Written exercise
Reproduce the listing verbatim.

Items
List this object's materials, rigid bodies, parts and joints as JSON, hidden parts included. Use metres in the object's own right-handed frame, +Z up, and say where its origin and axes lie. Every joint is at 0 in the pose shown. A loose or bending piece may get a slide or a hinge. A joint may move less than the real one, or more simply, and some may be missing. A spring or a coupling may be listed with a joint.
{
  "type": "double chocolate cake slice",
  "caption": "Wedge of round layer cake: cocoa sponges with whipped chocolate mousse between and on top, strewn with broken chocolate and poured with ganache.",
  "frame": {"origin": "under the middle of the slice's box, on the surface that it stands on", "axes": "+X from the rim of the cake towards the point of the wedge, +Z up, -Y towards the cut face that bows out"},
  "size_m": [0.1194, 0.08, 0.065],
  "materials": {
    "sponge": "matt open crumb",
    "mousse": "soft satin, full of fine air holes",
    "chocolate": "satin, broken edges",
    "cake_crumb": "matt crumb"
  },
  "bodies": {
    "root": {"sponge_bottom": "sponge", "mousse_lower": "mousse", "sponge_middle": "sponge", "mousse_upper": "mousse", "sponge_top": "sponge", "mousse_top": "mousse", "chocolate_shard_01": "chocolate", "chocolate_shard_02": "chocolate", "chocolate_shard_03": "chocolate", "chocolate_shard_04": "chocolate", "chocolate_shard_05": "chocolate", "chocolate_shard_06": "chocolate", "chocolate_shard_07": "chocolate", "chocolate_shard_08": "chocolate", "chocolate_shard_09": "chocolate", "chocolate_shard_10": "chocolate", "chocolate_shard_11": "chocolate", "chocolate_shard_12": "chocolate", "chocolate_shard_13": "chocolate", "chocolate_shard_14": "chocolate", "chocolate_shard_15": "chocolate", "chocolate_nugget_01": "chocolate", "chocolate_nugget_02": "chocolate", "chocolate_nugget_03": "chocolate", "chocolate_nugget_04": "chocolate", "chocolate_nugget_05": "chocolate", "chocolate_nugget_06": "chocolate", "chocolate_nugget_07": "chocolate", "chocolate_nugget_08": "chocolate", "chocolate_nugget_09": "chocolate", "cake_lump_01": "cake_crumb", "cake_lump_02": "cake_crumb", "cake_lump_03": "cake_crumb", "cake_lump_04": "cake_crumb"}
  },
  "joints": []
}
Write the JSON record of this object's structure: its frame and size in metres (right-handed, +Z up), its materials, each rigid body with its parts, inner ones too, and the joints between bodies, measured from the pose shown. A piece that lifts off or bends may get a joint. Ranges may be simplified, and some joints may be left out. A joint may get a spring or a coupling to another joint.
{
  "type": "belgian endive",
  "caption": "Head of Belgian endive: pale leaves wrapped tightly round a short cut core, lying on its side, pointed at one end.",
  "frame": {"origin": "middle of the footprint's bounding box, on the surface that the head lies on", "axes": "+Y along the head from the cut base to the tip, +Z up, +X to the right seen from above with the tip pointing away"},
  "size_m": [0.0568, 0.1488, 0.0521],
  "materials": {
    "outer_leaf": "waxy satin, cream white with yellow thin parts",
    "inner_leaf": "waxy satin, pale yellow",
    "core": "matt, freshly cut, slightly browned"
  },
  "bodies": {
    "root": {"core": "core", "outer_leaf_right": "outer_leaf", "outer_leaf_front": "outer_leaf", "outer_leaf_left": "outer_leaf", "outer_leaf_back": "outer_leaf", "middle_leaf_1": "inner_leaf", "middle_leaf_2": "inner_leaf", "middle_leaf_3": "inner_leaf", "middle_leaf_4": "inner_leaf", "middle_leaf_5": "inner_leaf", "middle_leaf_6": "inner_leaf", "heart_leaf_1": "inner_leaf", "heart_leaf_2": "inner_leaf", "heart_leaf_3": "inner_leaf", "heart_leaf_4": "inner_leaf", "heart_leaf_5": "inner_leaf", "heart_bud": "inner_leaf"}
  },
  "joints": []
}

Solution for this task
List this object's materials, rigid bodies, parts and joints as JSON, hidden parts included. Use metres in the object's own right-handed frame, +Z up, and say where its origin and axes lie. Every joint is at 0 in the pose shown. A loose or bending piece may get a slide or a hinge. A joint may move less than the real one, or more simply, and some may be missing. A spring or a coupling may be listed with a joint.
{
  "type": "double chocolate cake slice",
  "caption": "Wedge of round layer cake: cocoa sponges with whipped chocolate mousse between and on top, strewn with broken chocolate and poured with ganache.",
  "frame": {"origin": "under the middle of the slice's box, on the surface that it stands on", "axes": "+X from the rim of the cake towards the point of the wedge, +Z up, -Y towards the cut face that bows out"},
  "size_m": [0.1194, 0.08, 0.065],
  "materials": {
    "sponge": "matt open crumb",
    "mousse": "soft satin, full of fine air holes",
    "chocolate": "satin, broken edges",
    "cake_crumb": "matt crumb"
  },
  "bodies": {
    "root": {"sponge_bottom": "sponge", "mousse_lower": "mousse", "sponge_middle": "sponge", "mousse_upper": "mousse", "sponge_top": "sponge", "mousse_top": "mousse", "chocolate_shard_01": "chocolate", "chocolate_shard_02": "chocolate", "chocolate_shard_03": "chocolate", "chocolate_shard_04": "chocolate", "chocolate_shard_05": "chocolate", "chocolate_shard_06": "chocolate", "chocolate_shard_07": "chocolate", "chocolate_shard_08": "chocolate", "chocolate_shard_09": "chocolate", "chocolate_shard_10": "chocolate", "chocolate_shard_11": "chocolate", "chocolate_shard_12": "chocolate", "chocolate_shard_13": "chocolate", "chocolate_shard_14": "chocolate", "chocolate_shard_15": "chocolate", "chocolate_nugget_01": "chocolate", "chocolate_nugget_02": "chocolate", "chocolate_nugget_03": "chocolate", "chocolate_nugget_04": "chocolate", "chocolate_nugget_05": "chocolate", "chocolate_nugget_06": "chocolate", "chocolate_nugget_07": "chocolate", "chocolate_nugget_08": "chocolate", "chocolate_nugget_09": "chocolate", "cake_lump_01": "cake_crumb", "cake_lump_02": "cake_crumb", "cake_lump_03": "cake_crumb", "cake_lump_04": "cake_crumb"}
  },
  "joints": []
}
Write the JSON record of this object's structure: its frame and size in metres (right-handed, +Z up), its materials, each rigid body with its parts, inner ones too, and the joints between bodies, measured from the pose shown. A piece that lifts off or bends may get a joint. Ranges may be simplified, and some joints may be left out. A joint may get a spring or a coupling to another joint.
{
  "type": "belgian endive",
  "caption": "Head of Belgian endive: pale leaves wrapped tightly round a short cut core, lying on its side, pointed at one end.",
  "frame": {"origin": "middle of the footprint's bounding box, on the surface that the head lies on", "axes": "+Y along the head from the cut base to the tip, +Z up, +X to the right seen from above with the tip pointing away"},
  "size_m": [0.0568, 0.1488, 0.0521],
  "materials": {
    "outer_leaf": "waxy satin, cream white with yellow thin parts",
    "inner_leaf": "waxy satin, pale yellow",
    "core": "matt, freshly cut, slightly browned"
  },
  "bodies": {
    "root": {"core": "core", "outer_leaf_right": "outer_leaf", "outer_leaf_front": "outer_leaf", "outer_leaf_left": "outer_leaf", "outer_leaf_back": "outer_leaf", "middle_leaf_1": "inner_leaf", "middle_leaf_2": "inner_leaf", "middle_leaf_3": "inner_leaf", "middle_leaf_4": "inner_leaf", "middle_leaf_5": "inner_leaf", "middle_leaf_6": "inner_leaf", "heart_leaf_1": "inner_leaf", "heart_leaf_2": "inner_leaf", "heart_leaf_3": "inner_leaf", "heart_leaf_4": "inner_leaf", "heart_leaf_5": "inner_leaf", "heart_bud": "inner_leaf"}
  },
  "joints": []
}